Sonny increased the apartment and store holdings to $350,000 by 1927. By World War II, he probably was the leading apartment-house owner in Boston, with some 2,500 apartments. He had also worked his way to millionaire status. At age 49 he told his brother Leopold that he was going to retire.

Then a Boston real estate broker contacted Sonny about an enticing listing. The broker offered Sonnabend the Biltmore and Whitehall hotels, the Palm Beach Country Club, and three Palm Beach, Florida, properties in 1943 for $2.40 million. Sonny said owning hotels would put him in the "Big League." With seven partners he bought the three properties.

His decision proved profitable almost immediately. Conrad Hilton bought the Biltmore from him about a year later for nearly as much as he had paid for all three hotels. Noting that Hilton and Sheraton were both beginning to build chains, Sonny founded Sonnabend Operated Hotels in 1946. A year later he bought the Somerset Hotel on Boston's Commonwealth Avenue. Sonny bought the Edgewater Beach Hotel in Chicago in 1948. Later, rival Conrad Hilton beat him to the punch by adding the Waldorf-Astoria in New York to his holdings. In 1950, Sonny got revenge by buying the Van Sweringen properties in Cleveland with a partner, Royal Little, for $8 million. These properties included the 52 story Terminal Tower, three large office buildings, and the 1,000 room Hotel Cleveland. Three years later he added New York's Plaza Hotel to his properties.

Industry-wide hotel profits climbed in the early 1950s, creating a problem that got Sonnabend's attention--a large taxable income. John Bergen and Irving Felt, partners who controlled the Childs Restaurant Company, presented a solution. In 1956, Sonny sold several hotels to Bergen and Felt in exchange for stock in their money-losing restaurants. The $6 million tax loss helped offset Sonny's hotel profits. He leased the remainder of his hotels to a new entity, the Hotel Corporation of America, which became one of the country's first major hotel companies.
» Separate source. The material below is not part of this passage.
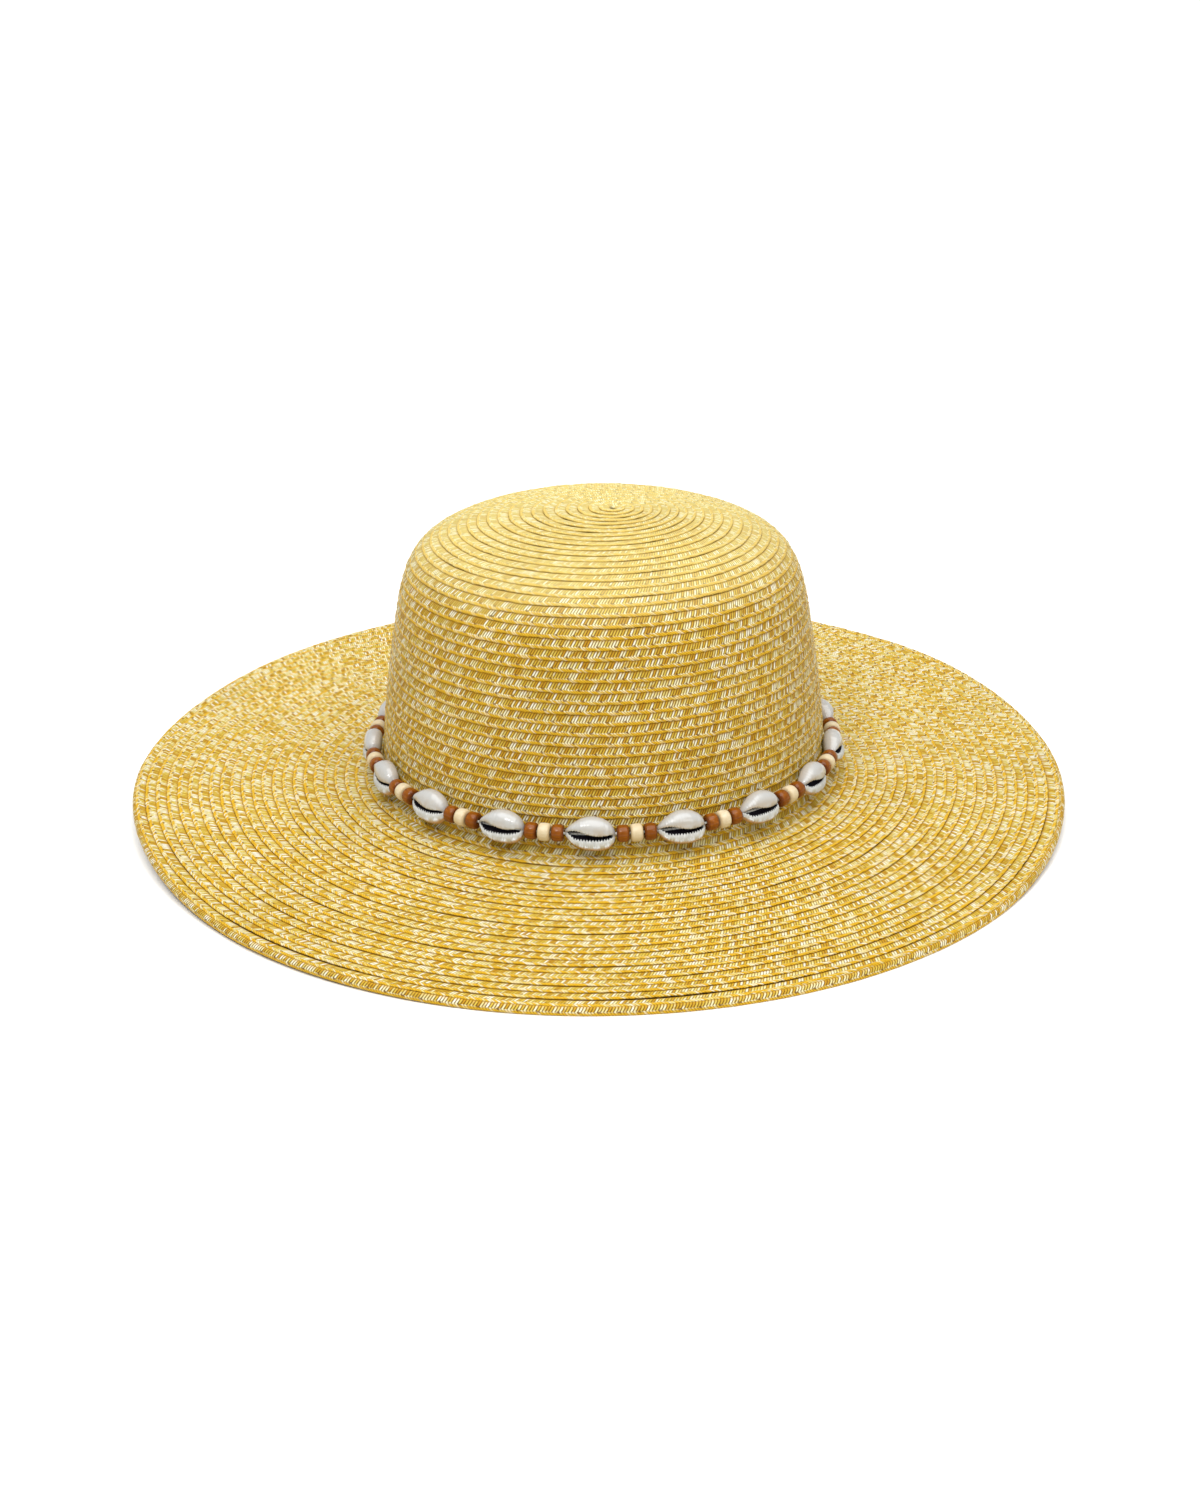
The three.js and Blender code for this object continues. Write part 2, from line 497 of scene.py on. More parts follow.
        # Painted light: the crown's top paler with height; and slow changes of tone
        height_up = g.node("SeparateXYZ", {"Vector": g.place()}).outputs["Z"]
        painted_top_light = g.times(g.step(height_up, self.top_light_start, self.top_light_full), self.top_light_share)
        color = g.mix(painted_top_light, color, self.top_light_color)
        shade = g.math("MULTIPLY_ADD", g.noise(g.place(), 28.0, 3.0), 0.22, 0.89)
        tinted = g.node("HueSaturation", {"Value": shade, "Color": color})

        # Round, slightly fibrous strands, sunk in at the holes
        fibre_place = g.node("CombineXYZ", {"X": g.times(along, 6.0), "Y": across})
        fibre = g.noise(fibre_place.outputs[0], 1.0)
        round_strand = g.math("SUBTRACT", 1.0, g.math("POWER", g.times(edge, 2.0), 2.5))
        height = g.math("MULTIPLY_ADD", fibre, 0.25, round_strand)
        g.bump(g.math("SUBTRACT", height, g.times(hole, 1.2)), self.relief, 0.8)
        g.set(
            Base_Color=tinted.outputs["Color"],
            Roughness=g.math("MULTIPLY_ADD", fibre, 0.2, self.roughness - 0.1),
            Specular_IOR_Level=self.shine,
        )
        return g.material


@dataclass(frozen=True)
class ShellFinish:
    """Polished cowrie: white and pearl, a tan rim at the foot of the lower lobe, and painted shade dark
    in the slit.

    Round a section, the map runs from 0 in the slit over the lower lobe, the back and the upper lobe
    to 1; along the shell, it runs from 0 to 1 at the beak.
    """

    name: str = "cowrie_shell"
    white: Color = (0.54, 0.545, 0.515)
    pearl: Color = (0.475, 0.475, 0.46)
    blush: Color = (0.42, 0.33, 0.23)
    tan: Color = (0.50, 0.24, 0.06)
    slit_shade: Color = (0.010, 0.006, 0.014)
    cloud_share: float = 0.60
    rim_share: float = 0.85
    back_share: float = 0.35
    roughness: float = 0.16
    coat: float = 0.35
    coat_roughness: float = 0.08

    def build(self) -> bpy.types.Material:
        """Returns the material."""
        g = Graph(self.name)
        along, around = g.map(FORM_MAP)
        cloud = g.noise(g.place(), 160.0, 3.0)
        color = g.mix(g.step(around, 0.50, 0.64), self.white, self.pearl)
        upper = g.times(g.step(around, 0.70, 0.84), g.step(cloud, 0.38, 0.64))
        color = g.mix(g.times(upper, self.cloud_share), color, self.blush)
        rim = g.between(around, (0.25, 0.32), (0.36, 0.45))
        color = g.mix(g.times(rim, self.rim_share), color, self.tan)
        back = g.between(around, (0.36, 0.42), (0.62, 0.72))
        color = g.mix(g.times(back, self.back_share), color, self.blush)
        # Painted shade: near black deep in the slit's pocket
        pocket = g.math("MAXIMUM", g.step(around, 0.128, 0.108), g.step(around, 0.868, 0.888))
        hollow = g.times(pocket, g.between(along, (0.04, 0.09), (0.92, 0.97)))
        color = g.mix(hollow, color, self.slit_shade)
        fine = g.noise(g.place(), 900.0)
        g.bump(fine, 0.00004, 0.35)
        polish = g.math("MULTIPLY_ADD", fine, 0.10, self.roughness - 0.05)
        g.set(
            Base_Color=color,
            Roughness=g.math("MULTIPLY_ADD", hollow, 0.75, polish, clamp=True),
            Coat_Weight=g.math("MULTIPLY_ADD", hollow, -self.coat, self.coat),
            Coat_Roughness=self.coat_roughness,
        )
        return g.material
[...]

Throughout his career, A.M. Sonnabend benefited from good timing, business acumen, and some luck. In 1930, during the Great Depression, he had protected his apartment holdings by lowering rents for anyone who would sign a long-term lease. His move impressed Boston bankers (who then controlled a large percentage of the city's commercial real estate) enough that they began offering foreclosed properties to him. After the 1950 Van Sweringen purchase, Sonny recovered the entire down payment because the seller had not looked in the treasuries of the corporation and had left $1 million in surplus cash.